AI for Applied Researchers: A Five-Step Sequence
This sequence is the practice layer behind Too Early To Say. It shows how an applied economist can use an AI coding agent inside a study, from the first literature scan to the replication package. Each step is one phase of an administrative-data or survey-data analysis. The agent handles routine search, translation, and first-pass implementation. The design, identification, and checks remain ours.
This is for applied microeconomists, public-sector researchers, graduate students, and policy analysts who already know their methods and want an AI coding agent inside the workflow without losing control of the analysis. The problem it solves is simple. Hours go to plumbing work that an agent can do, while design, diagnostics, and interpretation are squeezed into what is left.
One idea runs through all five steps. A precise specification is what lets an agent do useful work. A vague instruction produces code that runs but may not match the research intent. When the methods paragraph names the package, the data source, the sample, and the window, the agent can implement it. When it says only "standard methods," it guesses, and every guess moves the result.
The five steps follow the order a study usually moves through. In practice, most projects loop back as new questions surface.
Literature review
Outcome: a mapped literature and a benchmark that any estimate has to land near.
We use the agent to widen the search and pull figures, and we verify the findings against the sources before building on them.
Code generation
Outcome: a working pipeline built from a methods paragraph.
We hand the agent a specific specification and let it generate and refactor the first-pass code, while we choose the design and diagnostics.
Data cleaning
Outcome: analysis-ready data with every transformation logged.
We encode each recode and filter as a step that the agent can run, log, and repeat in the same way twice.
Quality assurance
Outcome: an estimate that has been tested, not just produced.
We use the agent to help script parallel-trends checks, placebos, sensitivity bounds, and decompositions, then interpret whether the estimate holds.
Documentation
Outcome: methods and provenance that a reader can reproduce.
We write the study so every number traces back to raw data and a script, and the agent assists with structure, cross-references, and consistency checks.
The five steps
Literature review
Outcome: a mapped literature and a stated gap the study fills.
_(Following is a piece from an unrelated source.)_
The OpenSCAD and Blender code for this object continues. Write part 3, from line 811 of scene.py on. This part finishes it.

In our Medicaid data work, a public file with roughly 227 million rows and seven columns appeared within hours in fraud narratives. A basic check of how provider registration works showed why that file is a screening input, not proof of misconduct. The literature step in this sequence rests on that lesson. We use the agent to collect and summarize findings, and we decide what the source can and cannot support.
Code generation
Outcome: a working pipeline built from a methods paragraph.
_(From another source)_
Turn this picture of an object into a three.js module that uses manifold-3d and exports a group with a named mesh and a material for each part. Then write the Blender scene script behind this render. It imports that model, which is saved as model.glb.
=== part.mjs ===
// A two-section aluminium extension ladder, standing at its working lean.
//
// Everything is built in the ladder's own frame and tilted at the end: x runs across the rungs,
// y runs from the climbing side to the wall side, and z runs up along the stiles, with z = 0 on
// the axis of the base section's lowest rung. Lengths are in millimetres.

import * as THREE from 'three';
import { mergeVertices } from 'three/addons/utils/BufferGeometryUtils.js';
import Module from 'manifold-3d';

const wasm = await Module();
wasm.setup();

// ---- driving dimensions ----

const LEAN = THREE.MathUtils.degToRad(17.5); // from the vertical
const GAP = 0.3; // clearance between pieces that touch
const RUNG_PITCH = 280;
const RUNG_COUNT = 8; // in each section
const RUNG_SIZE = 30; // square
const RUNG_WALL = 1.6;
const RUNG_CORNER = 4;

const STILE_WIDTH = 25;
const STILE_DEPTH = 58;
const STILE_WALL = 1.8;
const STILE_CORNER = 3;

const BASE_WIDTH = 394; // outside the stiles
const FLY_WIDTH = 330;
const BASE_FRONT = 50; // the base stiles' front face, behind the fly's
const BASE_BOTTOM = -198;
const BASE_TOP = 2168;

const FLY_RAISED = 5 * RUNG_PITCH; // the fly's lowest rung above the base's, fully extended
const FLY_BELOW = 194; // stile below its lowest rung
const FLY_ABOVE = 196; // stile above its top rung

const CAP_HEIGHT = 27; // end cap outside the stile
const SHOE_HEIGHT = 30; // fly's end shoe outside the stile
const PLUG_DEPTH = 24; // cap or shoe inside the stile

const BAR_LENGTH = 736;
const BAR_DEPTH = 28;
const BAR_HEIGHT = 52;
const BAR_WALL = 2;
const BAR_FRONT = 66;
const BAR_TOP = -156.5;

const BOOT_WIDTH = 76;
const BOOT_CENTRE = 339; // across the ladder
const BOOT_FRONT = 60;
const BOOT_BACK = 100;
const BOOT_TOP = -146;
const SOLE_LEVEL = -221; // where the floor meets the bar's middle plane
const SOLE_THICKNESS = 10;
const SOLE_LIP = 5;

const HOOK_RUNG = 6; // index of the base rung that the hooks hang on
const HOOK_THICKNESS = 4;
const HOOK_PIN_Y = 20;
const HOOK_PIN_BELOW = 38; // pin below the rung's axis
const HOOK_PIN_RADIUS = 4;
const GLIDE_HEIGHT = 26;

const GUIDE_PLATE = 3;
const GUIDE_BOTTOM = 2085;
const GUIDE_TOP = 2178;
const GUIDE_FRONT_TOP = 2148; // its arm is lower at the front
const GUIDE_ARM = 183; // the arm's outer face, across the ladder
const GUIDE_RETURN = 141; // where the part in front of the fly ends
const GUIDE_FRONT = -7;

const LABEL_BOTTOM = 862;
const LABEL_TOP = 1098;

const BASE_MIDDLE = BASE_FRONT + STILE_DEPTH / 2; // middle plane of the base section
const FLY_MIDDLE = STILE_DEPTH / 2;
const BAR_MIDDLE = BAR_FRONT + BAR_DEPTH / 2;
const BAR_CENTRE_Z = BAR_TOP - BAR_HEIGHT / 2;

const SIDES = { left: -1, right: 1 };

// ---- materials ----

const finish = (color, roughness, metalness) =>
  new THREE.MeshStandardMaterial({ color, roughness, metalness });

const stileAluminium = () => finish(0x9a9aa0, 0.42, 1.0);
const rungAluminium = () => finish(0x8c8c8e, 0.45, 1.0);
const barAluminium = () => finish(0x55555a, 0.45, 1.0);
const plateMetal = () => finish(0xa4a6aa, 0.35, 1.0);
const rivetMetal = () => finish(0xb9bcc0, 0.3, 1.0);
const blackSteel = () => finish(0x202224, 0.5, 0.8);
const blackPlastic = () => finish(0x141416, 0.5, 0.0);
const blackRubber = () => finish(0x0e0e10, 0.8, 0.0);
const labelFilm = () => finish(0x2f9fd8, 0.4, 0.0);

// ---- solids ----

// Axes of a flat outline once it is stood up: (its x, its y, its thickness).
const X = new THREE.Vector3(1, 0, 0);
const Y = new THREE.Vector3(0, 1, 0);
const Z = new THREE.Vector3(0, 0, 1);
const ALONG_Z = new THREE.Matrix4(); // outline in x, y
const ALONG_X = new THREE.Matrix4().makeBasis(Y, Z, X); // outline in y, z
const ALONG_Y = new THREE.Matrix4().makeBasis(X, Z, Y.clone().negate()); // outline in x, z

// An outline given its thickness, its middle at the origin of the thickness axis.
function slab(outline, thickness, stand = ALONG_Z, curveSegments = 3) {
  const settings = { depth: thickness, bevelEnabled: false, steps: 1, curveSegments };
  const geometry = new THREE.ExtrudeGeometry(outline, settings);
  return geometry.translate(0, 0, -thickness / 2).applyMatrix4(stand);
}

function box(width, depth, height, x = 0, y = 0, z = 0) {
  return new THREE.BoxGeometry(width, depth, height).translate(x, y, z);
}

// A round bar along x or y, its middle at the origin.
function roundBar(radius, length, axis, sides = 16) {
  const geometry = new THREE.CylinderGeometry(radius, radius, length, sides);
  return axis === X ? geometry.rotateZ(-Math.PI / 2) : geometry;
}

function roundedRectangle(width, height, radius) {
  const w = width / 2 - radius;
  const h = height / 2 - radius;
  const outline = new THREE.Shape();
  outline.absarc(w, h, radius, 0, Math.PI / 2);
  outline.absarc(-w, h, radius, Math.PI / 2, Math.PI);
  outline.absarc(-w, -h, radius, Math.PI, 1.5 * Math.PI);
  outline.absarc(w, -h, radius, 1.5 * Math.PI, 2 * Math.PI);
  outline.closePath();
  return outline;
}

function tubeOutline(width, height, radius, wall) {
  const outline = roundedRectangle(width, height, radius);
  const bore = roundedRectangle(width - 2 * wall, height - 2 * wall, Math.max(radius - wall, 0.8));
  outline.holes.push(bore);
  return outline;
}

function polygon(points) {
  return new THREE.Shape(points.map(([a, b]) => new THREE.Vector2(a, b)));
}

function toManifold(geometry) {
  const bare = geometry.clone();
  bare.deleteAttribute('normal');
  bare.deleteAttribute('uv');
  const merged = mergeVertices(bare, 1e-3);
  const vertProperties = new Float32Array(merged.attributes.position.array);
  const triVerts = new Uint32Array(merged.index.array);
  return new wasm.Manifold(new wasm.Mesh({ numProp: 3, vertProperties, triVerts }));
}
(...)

In a transit-access analysis, a methods paragraph that names r5py, the number of tract centroids, the store universe, and a Tuesday morning window lets the agent write the routing code directly. Work that once took most of a day moves into well under an hour. The choice of window, metric, and robustness checks stays with us.
Data cleaning
Outcome: analysis-ready data with measured error exposed.
In a food-security project, a Google Places query returned thousands of "grocery store" locations and more than a quarter were not grocery stores. A classifier trained on a small labeled sample climbed into the mid-90s on accuracy. The remaining error rate stayed visible. The data-cleaning step formalizes this pattern. The agent helps build and apply cleaning rules and classifiers. We decide what error rate is acceptable and how to report it.
Quality assurance
Outcome: an estimate that has been tested before the causal sentence is written.
In a SNAP and bank-closure analysis, a two-way fixed-effects estimate passed a parallel-trends test and still failed under deeper checks. A placebo assignment, a sensitivity bound, and a specification with different trends all pointed to fragility. The quality-assurance step turns this into routine practice. The agent helps script and run the diagnostics. We decide whether an estimate is strong enough to report.
Documentation
Outcome: a reader reaches the headline number with no question left about how.
In the SNAP Broad-Based Categorical Eligibility replication, the headline effect and its standard errors, sample size, and weighting all trace back to a public code package. The documentation step closes the loop so that another researcher can run the same pipeline and see the same numbers. The agent assists with structure, cross-references, and alignment between text and code. We remain responsible for accuracy.
Why this comes from Too Early To Say
Each step in this sequence is grounded in analyses that Too Early To Say has already published with open code and data. The methodology section of the site documents the full workflows. The Medicaid data landscape article shows the cost of skipping the literature scan. The methods-paragraph-to-code piece shows how a specific paragraph becomes a working pipeline. The grocery-store classifier article shows how to clean a field that is too large to eyeball and report the residual error. The SNAP difference-in-differences work shows what it means to attack an estimate before trusting it.
This sequence organizes those lessons into one path. It is an entry point for applied researchers who want an AI coding agent in the loop and still want every number to stand up when someone else reruns the script.